Confidence regions for the pole position on sheet III in the complex energy plane. The displayed uncertainties include statistical contributions and the modeling uncertainty. The poles are extracted at a Flatté mass point of $m_0=3864.5\mathrm{MeV}$. The shaded areas are the 1, 2 and $3\sigma$ confidence regions. The branch cut is shown as the blue line. The location of the branch cut singularity is indicated with a vertical bar at $E=0+0i$. The best estimate for the pole positions is indicated by a cross. The confidence region for the pole on sheets II/IV is shown in outline for comparison. The black points indicate the samples from the pseudoexperiments procedure that lie outside the $3\sigma$ region.

Figure 10

Confidence regions for the pole on sheet II in the complex energy plane.

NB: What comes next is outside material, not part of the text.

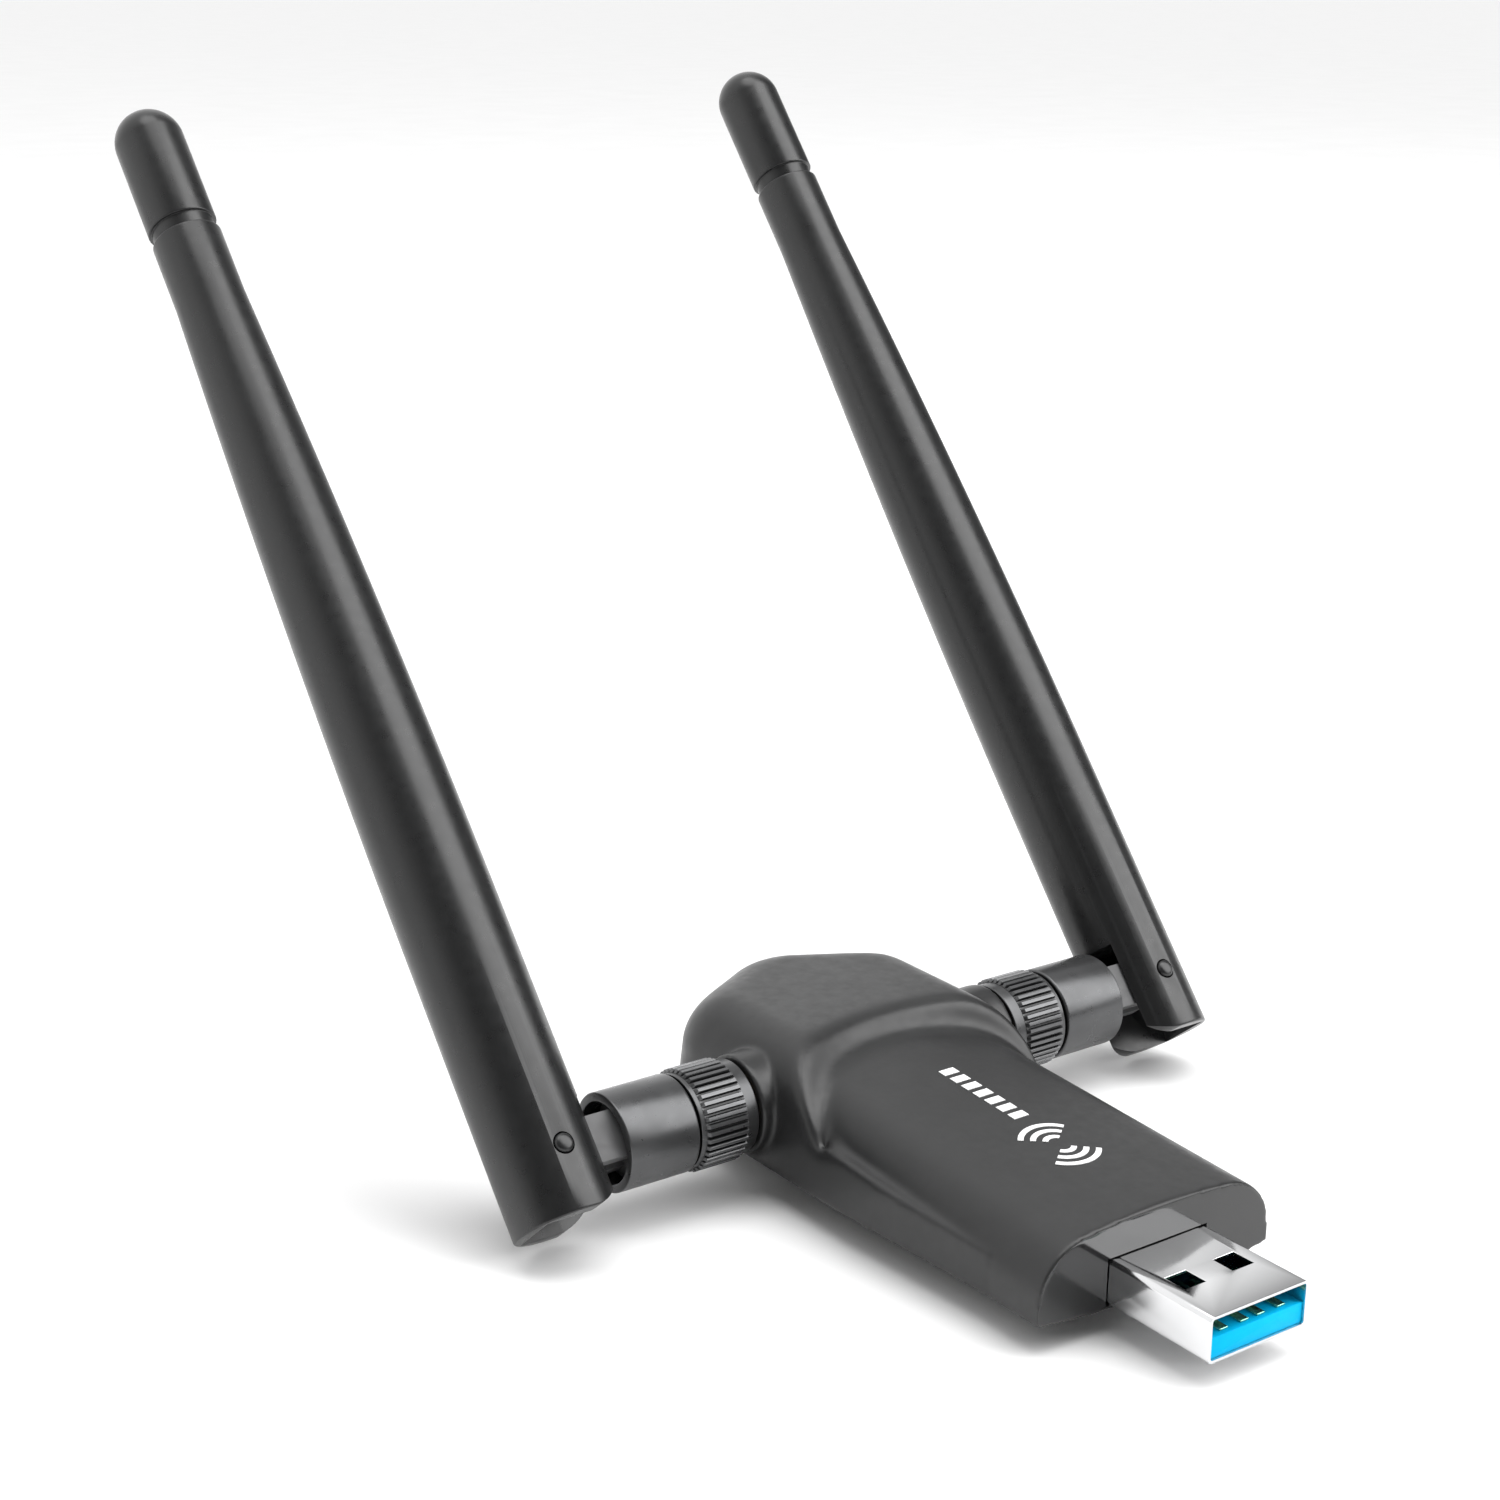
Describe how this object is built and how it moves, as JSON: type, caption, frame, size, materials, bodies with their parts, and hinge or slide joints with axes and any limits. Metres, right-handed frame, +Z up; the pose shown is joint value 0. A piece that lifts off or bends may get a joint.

The displayed uncertainties include statistical contributions and the uncertainty from the choice of the Flatté mass parameter $m_0$. Modeling uncertainties are not shown. The shaded areas are the 1, 2 and $3\sigma$ confidence regions. The branch cut is shown as the blue line. The location of the branch cut singularity is indicated with a vertical bar at $E=0+0i$. The black circles indicate the best estimates for the pole position for the different choices of $m_0$.

Figure 11

Confidence regions for the pole on sheet II in the complex energy plane, in the case that the mass scale is shifted up by 0.066 MeV, due to systematic uncertainty of the momentum scale. Only the statistical uncertainties are displayed. The shaded areas are the 1, 2 and $3\sigma$ confidence regions. The cross indicates the location of the pole found in the default fit, with the nominal momentum scale. The branch cut is shown as the blue line. The location of the branch cut singularity is indicated with a vertical bar at $E=0+0i$.